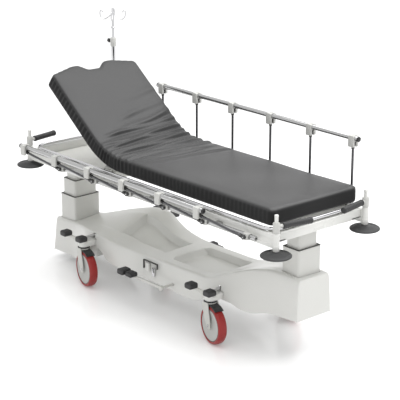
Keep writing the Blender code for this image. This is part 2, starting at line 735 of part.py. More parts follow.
def makeDecks():
    low = deckTop - deckThick
    headEdge = hingeX + lugR + 0.0015
    half = halfWide - deckInset
    footEdge = halfPost - deckFootClear
    corners = [(headEdge, -half, 0), (footEdge, -half, 0), (footEdge, half, 0), (headEdge, half, 0)]
    outline = [(p.x, p.y) for p in roundedPath(corners, deckCorner) if p.x > headEdge + 0.1]
    meshes = [slabMesh(outline + [(headEdge, half), (headEdge, -half)], low, deckTop)]
    bearer = (0.008, halfWide - 0.061)
    for x in (hingeX + 0.045, halfPost - 0.070):
        meshes.append(boxMesh((x - bearer[0], -bearer[1], sideRailTop + gap),
                              (x + bearer[0], bearer[1], low + 0.002)))
    fuse("seat_deck", meshes, whiteCoat)
    panelZ = carrierLow + carrierThick + gap
    panelY = frameOuter - sideRailThick - 0.001
    low, high = (-halfPost + 0.046, -panelY, panelZ), (hingeX + 0.026, panelY, panelZ + 0.004)
    solid("head_panel", boxMesh(low, high), whiteCoat)


def makeBackrest():
    hinge = pivot("backrest_hinge", (hingeX, 0, hingeZ), (0, backAngle, 0))
    half = halfWide - backPanelInset
    far = backPanelShort - backLong
    near = -0.030
    outline = [(far, -half), (near, -half), (near, half), (far, half)]
    meshes = [slabMesh(outline, hingeDrop - deckThick, hingeDrop)]
    far += 0.018
    corners = [(0.0, -backTubeY, 0), (far, -backTubeY, 0), (far, backTubeY, 0), (0.0, backTubeY, 0)]
    meshes.append(tubeMesh(roundedPath(corners, 0.06, False), backTubeR))
    meshes.append(crossRod(backBarX, (-backTubeY, backTubeY), 0, backBarR))
    cuts = []
    for side in sides.values():
        lug = (side * (backTubeY - 0.010), side * (backTubeY + 0.022))
        meshes.append(crossRod(0, lug, 0, lugR, 16))
        bore = (side * (backTubeY - 0.002), side * (backTubeY + 0.05))
        cuts.append(crossRod(0, bore, 0, boreFor(lugPinR, 12)))
    fuse("backrest_frame", meshes, whiteCoat, hinge, cuts)
    return hinge


def softened(bm, keep):
    # rounds the top and bottom edges whose two ends both pass the test
    level = [e for e in bm.edges if abs(e.verts[0].co.z - e.verts[1].co.z) < 1e-6]
    chosen = [e for e in level if keep(e)]
    bmesh.ops.bevel(bm, geom=chosen, offset=mattressSoft, segments=2, profile=0.5, affect="EDGES")
    return bm


def makeMattress(hinge):
    half = mattressHalf
    rise = mattressLow - hingeZ
    top = rise + mattressThick
    lean = math.tan(hingeWedge)
    past = 0.1
    low, high = rise - 2 * past, top + past
    headX = hingeX + hingeSpace
    footX = halfPost - footClear
    corners = [(headX, -half, 0), (footX, -half, 0), (footX, half, 0), (headX, half, 0)]
    outline = [(p.x, p.y) for p in roundedPath(corners, mattressCorner, True, 4) if p.x > headX + past]
    bm = slabMesh(outline + [(headX, half), (headX, -half)], mattressLow, mattressTop)
    softened(bm, lambda e: max(v.co.x for v in e.verts) > headX + past)
    # the wedge taken off each piece: a slab across the hinge, drawn in the x, z plane
    wedge = slabMesh([(-0.3, low), (low * lean + hingeSpace, low),
                      (high * lean + hingeSpace, high), (-0.3, high)], -0.4, 0.4)
    wedge.transform(Matrix.Translation((hingeX, 0, hingeZ)) @ Matrix.Rotation(math.pi / 2, 4, "X"))
    fuse("mattress_seat", [bm], mattressCoat, cuts=[wedge])
    notch = headNotch / 2
    tip = -backLong - headTip
    halfEdge = [(-backLong, half), (tip, half * headSlant), (tip, notch + 0.02), (-backLong, notch * 0.6)]
    outline = [(-hingeSpace, -half), (-hingeSpace, half)] + halfEdge + [(x, -y) for x, y in reversed(halfEdge)]
    bm = slabMesh(outline, rise, top)
    softened(bm, lambda e: min(v.co.x for v in e.verts) < -past)
    wedge = slabMesh([(0.3, low), (0.3, high), (-high * lean - hingeSpace, high),
                      (-low * lean - hingeSpace, low)], -0.4, 0.4)
    wedge.transform(Matrix.Rotation(math.pi / 2, 4, "X"))
    fuse("mattress_back", [bm], mattressCoat, hinge, cuts=[wedge])


def makeBumper(end, sideName):
    spin = pivot(f"{end}_{sideName}_bumper_spindle", (ends[end] * halfPost, sides[sideName] * halfWide, discZ))
    bore = spindleR + slip
    peak = discThick + discCone
    outline = [(bore, peak), (discHubR, peak), (discR - 0.010, discThick),
               (discR, discThick - 0.005), (discR - 0.004, 0), (bore, 0)]
    solid(f"{end}_{sideName}_bumper_disc", turnedMesh(outline, 22), gripRubber, spin, 30)


def makeHandle(end, sideName):
    side = sides[sideName]
    along = Vector((ends[end] * math.sin(gripTurn), -side * math.cos(gripTurn), 0))
    swing = pivot(f"{end}_{sideName}_handle_swing", (ends[end] * halfPost, side * halfWide, neckLow + 0.001))
    bore = neckR + slip
    sleeve = turnedMesh([(bore, sleeveHigh), (sleeveR, sleeveHigh), (sleeveR, 0), (bore, 0)], 16)
    level = Vector((0, 0, sleeveHigh * 0.60))
    root = along * (sleeveR - lap) + level
    start = along * gripStart + level
    neck = rodMesh(root, start + along * 0.01, gripNeckR, 10)
    grip = rodMesh(start, start + along * gripLong, gripR, 14)
    fuse(f"{end}_{sideName}_push_handle", [sleeve, neck, grip], gripRubber, swing)


# ---- side rails ----
postHalf = railPostR + 0.0005   # half length of a rail post's hubs


def makeLowerBar(sideName):
    side = sides[sideName]
    y = side * lowerBarY
    start = railX[0] - lowerBarHead
    end = railX[-1] + lowerBarFoot
    face = railY - postHalf
    meshes = [rodMesh((start, y, railPivotZ), (end, y, railPivotZ), lowerBarR, 10)]
    for x in railX:
        meshes.append(sideBox(side, (x - blockLong / 2, lowerBarY + lap, railPivotZ - blockHalf),
                              (x + blockLong / 2, face - blockSpace, railPivotZ + blockHalf)))
        pin = (side * (face - 0.006), side * (railY + postHalf))
        meshes.append(crossRod(x, pin, railPivotZ, pinR, 6))
    for x in bracketX:
        meshes.append(sideBox(side, (x - bracketHalf, frameOuter + gap, railPivotZ - bracketHalf / 2),
                              (x + bracketHalf, lowerBarY - 0.003, railPivotZ + bracketHalf / 2)))
    bore = rodMesh((start - 0.01, y, railPivotZ), (start + knobStem + 0.012, y, railPivotZ), pinR + slip)
    fuse(f"{sideName}_rail_lower_bar", meshes, aluminium, cuts=[bore])
    pull = pivot(f"{sideName}_release_slide", (start, y, railPivotZ))
    knob = rodMesh((-knobLong, 0, 0), (-gap, 0, 0), knobR, 16)
    stem = rodMesh((-lap, 0, 0), (knobStem, 0, 0), pinR)
    fuse(f"{sideName}_rail_release_knob", [knob, stem], redKnob, pull)


def makeRail(sideName):
    side = sides[sideName]
    fold = -railFold if sideName == "near" else 0.0
    y = side * railY
    for number, x in enumerate(railX, 1):
        hinge = pivot(f"{sideName}_rail_post_hinge_{number}", (x, y, railPivotZ), (0, fold, 0))
        meshes = [rodMesh((0, 0, lap), (0, 0, railPostLong - lap), railPostR, 6)]
        cuts = []
        for z in (0, railPostLong):
            meshes.append(crossRod(0, (-postHalf, postHalf), z, hubR, 8))
            cuts.append(crossRod(0, (-0.02, 0.02), z, boreFor(pinR, 6), 6))
        fuse(f"{sideName}_rail_post_{number}", meshes, steel, hinge, cuts)
    shift = Vector((math.sin(fold), 0, math.cos(fold))) * railPostLong
    hinge = pivot(f"{sideName}_rail_top_hinge", (railX[0] + shift.x, y, railPivotZ + shift.z))
    span = railX[-1] - railX[0]
    tube = rodMesh((-railOverHead, 0, railTubeRise), (span + railOverFoot, 0, railTubeRise), railTubeR)
    meshes = [tube]
    for x in railX - railX[0]:
        meshes.append(sideBox(side, (x - blockLong / 2, postHalf + blockSpace, -0.017),
                              (x + blockLong / 2, 0.021, railTubeRise + 0.015)))
        meshes.append(crossRod(x, (side * (postHalf + 0.006), -side * postHalf), 0, pinR, 6))
    fuse(f"{sideName}_rail_top", meshes, aluminium, hinge)


# ---- drip pole ----
def makePole():
    x = -halfPost
    y = halfWide
    low = neckLow + sleeveHigh + 0.002
    collar = poleLowTop + collarHigh
    bore = neckR + slip
    narrow = poleRodR + slip
    outline = [(narrow, collar), (collarR - 0.002, collar), (collarR, collar - 0.003), (collarR, poleLowTop),
               (poleOuterR, poleLowTop - lap), (poleOuterR, low), (bore, low), (bore, poleLowTop),
               (narrow, poleLowTop + lap)]
    sleeve = turnedMesh(outline, 16)
    bmesh.ops.translate(sleeve, verts=sleeve.verts, vec=(x, y, 0))
    z = poleLowTop + collarHigh / 2
    screw = rodMesh((x - 0.014, y, z), (x - 0.030, y, z), 0.005)
    knob = rodMesh((x - 0.028, y, z), (x - 0.046, y, z), 0.012)
    fuse("drip_pole_socket_tube", [sleeve, screw, knob], steel)
    slide = pivot("drip_pole_slide", (x, y, 0))
    edge = ringR - 0.003
    ring = [(0, ringZ + 0.006), (edge, ringZ + 0.006), (ringR, ringZ),
            (edge, ringZ - 0.006), (0, ringZ - 0.006)]
    meshes = [rodMesh((0, 0, poleRodLow), (0, 0, poleRodTop), poleRodR, 14), turnedMesh(ring, 16)]
    sweep = [(0.0, 0.0), (0.40, -0.018), (0.78, -0.023), (1.0, 0.0), (0.93, 0.024)]
    for turn in np.radians((45, 135, 225, 315)):
        path = []
        for share, rise in sweep:
            reach = hookReach * share
            path.append((reach * math.cos(turn), reach * math.sin(turn), hookZ + rise))
        meshes.append(tubeMesh(path, hookR, False, 1))
    fuse("drip_pole_rod", meshes, steel, slide)


makeChassis()
makeCover()
for endName in ends:
    makeColumn(endName)
    makeBrakes(endName)
    for sideName in sides:
        makeCastor(endName, sideName)
        makeBumper(endName, sideName)
        makeHandle(endName, sideName)
for sideName in sides:
    makePumpPedal(sideName)
    makeLowerBar(sideName)
    makeRail(sideName)
makeLitter()
makeDecks()
makeMattress(makeBackrest())
makePole()
bpy.context.view_layer.update()
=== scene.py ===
import json
import math

import bmesh
import bpy
import numpy as np
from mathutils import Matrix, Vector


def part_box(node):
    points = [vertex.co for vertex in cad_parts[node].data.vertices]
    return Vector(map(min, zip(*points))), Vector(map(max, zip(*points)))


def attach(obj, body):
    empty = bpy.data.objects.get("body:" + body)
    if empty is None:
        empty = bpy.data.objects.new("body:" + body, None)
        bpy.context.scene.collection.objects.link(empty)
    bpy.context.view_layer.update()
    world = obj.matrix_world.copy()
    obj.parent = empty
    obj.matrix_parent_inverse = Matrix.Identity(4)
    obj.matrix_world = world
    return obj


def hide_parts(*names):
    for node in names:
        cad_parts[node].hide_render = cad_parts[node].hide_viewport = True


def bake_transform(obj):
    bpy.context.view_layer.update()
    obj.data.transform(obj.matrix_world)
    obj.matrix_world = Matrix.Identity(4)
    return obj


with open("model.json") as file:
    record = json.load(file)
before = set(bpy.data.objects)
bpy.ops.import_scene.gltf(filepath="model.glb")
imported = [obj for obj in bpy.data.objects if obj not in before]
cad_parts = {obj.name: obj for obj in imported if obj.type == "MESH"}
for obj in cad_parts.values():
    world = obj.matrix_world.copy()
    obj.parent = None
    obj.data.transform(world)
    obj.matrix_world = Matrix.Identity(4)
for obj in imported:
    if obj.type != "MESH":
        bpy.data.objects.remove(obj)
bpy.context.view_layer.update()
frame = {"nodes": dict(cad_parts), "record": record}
joints = {joint["name"]: joint for joint in frame["record"]["behaviour"]["joints"]}
ends = {"foot": 1, "head": -1}
sides = {"near": -1, "far": 1}


def lowOf(node, axis):
    # the lower end of the node's box along x, y or z
    return float(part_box(node)[0]["xyz".index(axis)])


def highOf(node, axis):
    # the upper end of the node's box
    return float(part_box(node)[1]["xyz".index(axis)])


def midOf(node, axis):
    # halfway between the two ends
    return (lowOf(node, axis) + highOf(node, axis)) / 2


def placeOf(jointName):
    # the point that the joint's axis goes through
    return np.array(joints[jointName]["pos_m"], float)


# ---- places taken from the frame ----
postX, postY = placeOf("foot_far_bumper_spin")[:2]
hinge = placeOf("backrest_hinge")
backAngle = math.radians(-joints["backrest_hinge"]["range_deg"][0])
railFold = math.radians(joints["near_rail_fold"]["range_deg"][1])
deckTop = highOf("seat_deck", "z")
mattressLow = lowOf("mattress_seat", "z")
mattressTop = highOf("mattress_seat", "z")
mattressHalf = highOf("mattress_seat", "y")
castorX = {end: placeOf(f"{end}_near_castor_swivel")[0] for end in ends}
castorY = placeOf("foot_far_castor_swivel")[1]
shaftZ = placeOf("foot_brake_rock")[2]
columnX = {end: midOf(f"{end}_column_top_stage", "x") for end in ends}
carrierLow = highOf("foot_column_top_stage", "z")
laterPosts = [placeOf(f"far_rail_post_{number}_fold")[0] for number in range(2, 7)]
railX, railY, railZ = placeOf("far_rail_fold")
railX = np.array([railX] + laterPosts)
railPost = placeOf("far_top_rail_level")[2] - railZ
print("places read from the frame")


# ---- shapes: each is a pair of point array and face list ----
def gridShape(points, closeRows=False, closeColumns=True, caps=True):
    # quads between neighbouring rows and columns of a grid of points; open row ends get a flat cap
    rows, columns = points.shape[:2]
    row = np.arange(rows if closeRows else rows - 1)[:, None]
    column = np.arange(columns if closeColumns else columns - 1)[None, :]
    nextRow = (row + 1) % rows
    nextColumn = (column + 1) % columns
    quads = np.stack((row * columns + column, row * columns + nextColumn,
                      nextRow * columns + nextColumn, nextRow * columns + column), -1).reshape(-1, 4)
    faces = [tuple(quad) for quad in quads.tolist()]
    if caps and closeColumns and not closeRows:
        faces.append(tuple(range(columns - 1, -1, -1)))
        faces.append(tuple(range((rows - 1) * columns, rows * columns)))
    return points.reshape(-1, 3), faces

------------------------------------

GIVEN EXERCISE>
In the listing above, find the line containing "makeChassis()" and the line containing "bpy.data.objects.remove(obj)", then quote both, plus every line between them, exactly as written.

EXERCISE ANSWER>
makeChassis()
makeCover()
for endName in ends:
    makeColumn(endName)
    makeBrakes(endName)
    for sideName in sides:
        makeCastor(endName, sideName)
        makeBumper(endName, sideName)
        makeHandle(endName, sideName)
for sideName in sides:
    makePumpPedal(sideName)
    makeLowerBar(sideName)
    makeRail(sideName)
makeLitter()
makeDecks()
makeMattress(makeBackrest())
makePole()
bpy.context.view_layer.update()
=== scene.py ===
import json
import math

import bmesh
import bpy
import numpy as np
from mathutils import Matrix, Vector


def part_box(node):
    points = [vertex.co for vertex in cad_parts[node].data.vertices]
    return Vector(map(min, zip(*points))), Vector(map(max, zip(*points)))


def attach(obj, body):
    empty = bpy.data.objects.get("body:" + body)
    if empty is None:
        empty = bpy.data.objects.new("body:" + body, None)
        bpy.context.scene.collection.objects.link(empty)
    bpy.context.view_layer.update()
    world = obj.matrix_world.copy()
    obj.parent = empty
    obj.matrix_parent_inverse = Matrix.Identity(4)
    obj.matrix_world = world
    return obj


def hide_parts(*names):
    for node in names:
        cad_parts[node].hide_render = cad_parts[node].hide_viewport = True


def bake_transform(obj):
    bpy.context.view_layer.update()
    obj.data.transform(obj.matrix_world)
    obj.matrix_world = Matrix.Identity(4)
    return obj


with open("model.json") as file:
    record = json.load(file)
before = set(bpy.data.objects)
bpy.ops.import_scene.gltf(filepath="model.glb")
imported = [obj for obj in bpy.data.objects if obj not in before]
cad_parts = {obj.name: obj for obj in imported if obj.type == "MESH"}
for obj in cad_parts.values():
    world = obj.matrix_world.copy()
    obj.parent = None
    obj.data.transform(world)
    obj.matrix_world = Matrix.Identity(4)
for obj in imported:
    if obj.type != "MESH":
        bpy.data.objects.remove(obj)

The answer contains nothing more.